Though Svetlana Alliluyeva renounced her infamous father’s last name, she never entirely escaped being defined by him. But she did find freedom where it mattered most. She overcame immense obstacles to become a person so much unlike her father in character and depth, rejecting communism, courageously defecting the United States in 1967, and writing several vivid, poignant, and honest memoirs of her unique experiences. Above all, however, Svetlana’s spiritual journey was remarkable in its witness to the work of God’s grace. This is not the story of the more sensational events of her life that made international headlines. But it is more profound and more surprising.
During Svetlana’s childhood, the Soviet Union was systematically suppressing its entire Christian heritage, imposing atheistic materialism, destroying churches, and imprisoning clergy. Still, grandmothers quietly kept their faith alive. Svetlana’s maternal grandmother spoke openly about God, and lived with an awareness of God and spirituality that left a lasting impression on her. Years later, when Svetlana’s son fell gravely ill, she prayed for the first time and was drawn by God to seek out a (semi-clandestine) Russian Orthodox Church. A courageous priest, Father Nicolas Goloubtzov, secretly baptized her in 1962, but she had little opportunity for ongoing catechesis and guidance. Though she would never forget “the joy of knowing Christ,” her religious search struggled to find further definition. Upon coming to America, she was confused by the conflicting claims of many Christian denominations.

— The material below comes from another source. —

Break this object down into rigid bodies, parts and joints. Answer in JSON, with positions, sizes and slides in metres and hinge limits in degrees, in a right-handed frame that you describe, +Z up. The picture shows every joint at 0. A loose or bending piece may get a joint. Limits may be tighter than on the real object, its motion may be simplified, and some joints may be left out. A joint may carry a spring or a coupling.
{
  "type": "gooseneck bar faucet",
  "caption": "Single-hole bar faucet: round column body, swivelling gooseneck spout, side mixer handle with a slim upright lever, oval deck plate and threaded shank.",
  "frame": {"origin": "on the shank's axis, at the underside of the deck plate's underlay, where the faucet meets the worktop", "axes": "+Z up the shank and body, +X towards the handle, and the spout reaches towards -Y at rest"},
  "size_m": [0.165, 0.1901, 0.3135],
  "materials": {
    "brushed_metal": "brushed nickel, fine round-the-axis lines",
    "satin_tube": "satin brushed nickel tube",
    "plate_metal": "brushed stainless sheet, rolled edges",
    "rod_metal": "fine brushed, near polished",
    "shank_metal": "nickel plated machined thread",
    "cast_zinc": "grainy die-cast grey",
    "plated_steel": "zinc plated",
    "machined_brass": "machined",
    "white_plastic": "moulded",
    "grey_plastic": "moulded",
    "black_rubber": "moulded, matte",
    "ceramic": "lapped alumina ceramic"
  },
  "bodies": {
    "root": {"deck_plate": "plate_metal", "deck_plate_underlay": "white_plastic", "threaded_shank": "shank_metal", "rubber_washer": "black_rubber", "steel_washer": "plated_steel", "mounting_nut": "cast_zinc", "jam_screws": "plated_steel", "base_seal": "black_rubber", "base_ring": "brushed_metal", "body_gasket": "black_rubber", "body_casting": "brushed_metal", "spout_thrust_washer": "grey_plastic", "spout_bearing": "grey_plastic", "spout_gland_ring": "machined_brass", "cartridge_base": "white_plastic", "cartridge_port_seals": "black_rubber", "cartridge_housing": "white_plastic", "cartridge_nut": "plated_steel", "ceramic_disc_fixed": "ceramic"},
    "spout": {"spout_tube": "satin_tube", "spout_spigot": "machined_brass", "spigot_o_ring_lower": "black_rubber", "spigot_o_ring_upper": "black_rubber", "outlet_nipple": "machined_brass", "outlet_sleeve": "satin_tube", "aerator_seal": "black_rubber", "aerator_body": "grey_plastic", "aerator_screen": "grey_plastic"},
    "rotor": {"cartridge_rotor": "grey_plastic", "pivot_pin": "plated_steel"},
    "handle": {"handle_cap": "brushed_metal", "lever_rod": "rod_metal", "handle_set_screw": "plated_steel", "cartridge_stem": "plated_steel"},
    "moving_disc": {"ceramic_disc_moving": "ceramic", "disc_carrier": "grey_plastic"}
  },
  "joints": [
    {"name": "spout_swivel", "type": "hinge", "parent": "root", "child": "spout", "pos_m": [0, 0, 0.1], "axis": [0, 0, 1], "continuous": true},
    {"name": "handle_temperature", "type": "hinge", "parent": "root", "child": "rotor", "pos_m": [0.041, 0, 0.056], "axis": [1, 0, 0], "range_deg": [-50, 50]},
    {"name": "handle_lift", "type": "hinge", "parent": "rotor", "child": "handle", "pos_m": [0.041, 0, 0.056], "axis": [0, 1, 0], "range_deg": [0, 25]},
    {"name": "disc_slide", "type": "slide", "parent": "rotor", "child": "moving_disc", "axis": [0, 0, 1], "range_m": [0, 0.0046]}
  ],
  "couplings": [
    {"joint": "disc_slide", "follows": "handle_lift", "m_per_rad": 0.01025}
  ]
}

What was crucially important, however, was that she met Catholic people for the first time, and they treated her with respect, love, and hospitality. Father Giovanni Garbolino, a Catholic priest who had lived in Russia, befriended Svetlana and sustained a correspondence with her. He introduced her to Our Lady of Fatima (who is so important for Russia). He also helped her in bearing her difficulties, listened to and answered her questions, and prayed for her. Svetlana traveled around America, and she was hurt by people who tried to take advantage of her. But she was also befriended by a Catholic couple, Michael and Rose Ginciracusa, with whom she lived for two years in California. She was introduced to the works of modern Catholic writers, and was especially moved by reading another Russian convert, Raïssa Maritain.
When Svetlana moved to Cambridge, England, in 1982, she made a retreat at a Catholic convent. There she saw an approach to life, what she called “the blessing of everyday existence,” and she knew that it corresponded to what she was seeking. The significance—in Christ—of all things, little things, ordinary actions, silence and suffering, renewed and sustained by frequent reception of His grace and mercy in the sacrament—this was the opposite of the all-controlling slavery that her earthly father, Josef Stalin, and his Communist dictatorship tried to impose on her and her native land. On December 13th, 1982, Svetlana—Stalin’s daughter—was received into the Catholic Church. There would be further drama in her worldly life and an ongoing learning process in her faith, but she remained a practicing Catholic until her death in 2011.